§ **EXERCISE**
Reproduce exactly the section that begins at the line containing "group([make_washer(x, y) for x, y in tuft_places]))" and ends at the line containing "points = [vertex.co", both lines included; omit all other lines.
— start EXERCISE DATA —
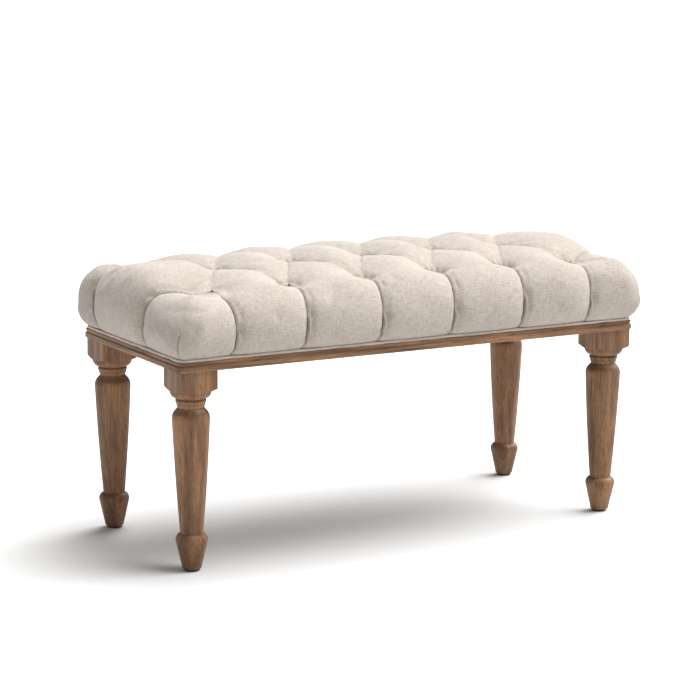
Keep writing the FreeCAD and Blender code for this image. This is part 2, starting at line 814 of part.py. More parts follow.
def main():
    os.makedirs("parts", exist_ok=True)
    leg = make_leg()
    for name, (sx, sy) in corners.items():
        save(name + "_leg", place_leg(leg, sx, sy))
        save(name + "_glide", make_glide(sx, sy))
    signs = list(corners.values())
    save("glide_nails", group([make_glide_nail(sx, sy) for sx, sy in signs]))
    save("leg_hanger_bolts", group([make_hanger_bolt(sx, sy) for sx, sy in signs]))
    save("leg_tee_nuts", group([make_tee_nut(sx, sy) for sx, sy in signs]))
    save("leg_dowels", group([make_leg_dowel(sx, sy) for sx, sy in signs]))
    mitre = [make_mitre_dowel(sx, sy, offset, 0) for sx, sy in signs for offset in mitre_dowel_offsets]
    save("mitre_dowels", group(mitre))
    for side, board in make_surround().items():
        save(side + "_surround", board)
    save("seat_screws", group([make_screw(x, y, 0) for x, y in screw_places() + rail_screw_places()]))
    save("centre_rail", make_rail())
    save("seat_deck", make_deck())
    save("foam_core", make_foam())
    save("wadding", make_wadding())
    save("seat_cover", make_cover())
    save("piping", make_piping())
    save("piping_cord", ring_tube(piping_cord_radius, piping_z))
    save("tufting_twines", group([make_twine(x, y) for x, y in tuft_places]))
    save("twine_washers", group([make_washer(x, y) for x, y in tuft_places]))
    save("dust_cover", make_dust_cover())
    save("dust_cover_staples", group([make_staple(x, y, turned) for x, y, turned in staple_places()]))


main()
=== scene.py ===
import math

import bpy
import numpy as np
from mathutils import Matrix, Vector


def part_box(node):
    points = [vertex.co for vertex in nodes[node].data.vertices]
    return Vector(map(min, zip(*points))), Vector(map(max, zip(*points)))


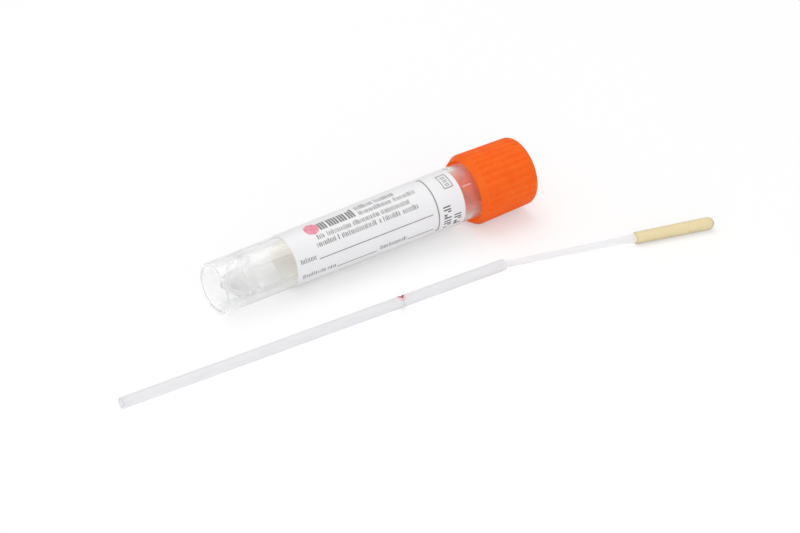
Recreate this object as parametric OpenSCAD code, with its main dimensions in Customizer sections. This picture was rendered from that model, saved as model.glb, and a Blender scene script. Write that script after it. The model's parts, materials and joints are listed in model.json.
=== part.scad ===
// Specimen swab tube: a capped, self-standing transport tube with its medium
// and label, lying beside its flocked swab. Millimetres, +Z up, floor at Z = 0.
// +X runs along the tube from skirt to cap. The origin is the centre of the
// whole set's footprint, on the floor.

/* [Tube] */
// Length from the skirt's rim to the mouth
tube_len = 80; // [70:1:100]
// Outer radius of the straight skirt
skirt_r = 6.03; // [5.5:0.01:7]
// Length of the straight part of the skirt
skirt_straight = 6; // [4:0.5:10]
// Draft of the barrel, outside and inside, in degrees
barrel_draft = 0.55; // [0.1:0.05:0.8]
// Thickness of the barrel wall
wall = 0.95; // [0.7:0.05:1.2]
// Thickness of the skirt wall
skirt_wall = 0.9; // [0.7:0.05:1.2]
// Rounding of the skirt's rim, outside
rim_round = 0.25; // [0.1:0.05:0.4]
// Distance from the rim in to the nose of the bottom
nose_recess = 2.1; // [1:0.1:4]
// Radius of the nose, outside
nose_r = 2.4; // [1.8:0.1:3]
// Height of the conical bottom, outside
cone_len = 5; // [4:0.1:8]
// Thickness of the conical bottom at its widest, along the axis
cone_wall = 2.2; // [1.5:0.1:3]
// Radius of the gate mark on the nose
gate_r = 0.6; // [0.4:0.1:1]
// Height of the gate mark
gate_h = 0.3; // [0.1:0.1:0.6]

/* [Mould line on the neck] */
// Distance from the label to the mould line
seam_gap = 0.8; // [0.3:0.1:1.5]
// Length of the mould line
seam_len = 2.7; // [1.5:0.1:3.5]
// Width of the mould line
seam_w = 0.25; // [0.15:0.05:0.5]
// Height of the mould line
seam_h = 0.12; // [0.05:0.01:0.2]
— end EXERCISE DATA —
§ **SOLUTION**
    save("twine_washers", group([make_washer(x, y) for x, y in tuft_places]))
    save("dust_cover", make_dust_cover())
    save("dust_cover_staples", group([make_staple(x, y, turned) for x, y, turned in staple_places()]))


main()
=== scene.py ===
import math

import bpy
import numpy as np
from mathutils import Matrix, Vector


def part_box(node):
    points = [vertex.co for vertex in nodes[node].data.vertices]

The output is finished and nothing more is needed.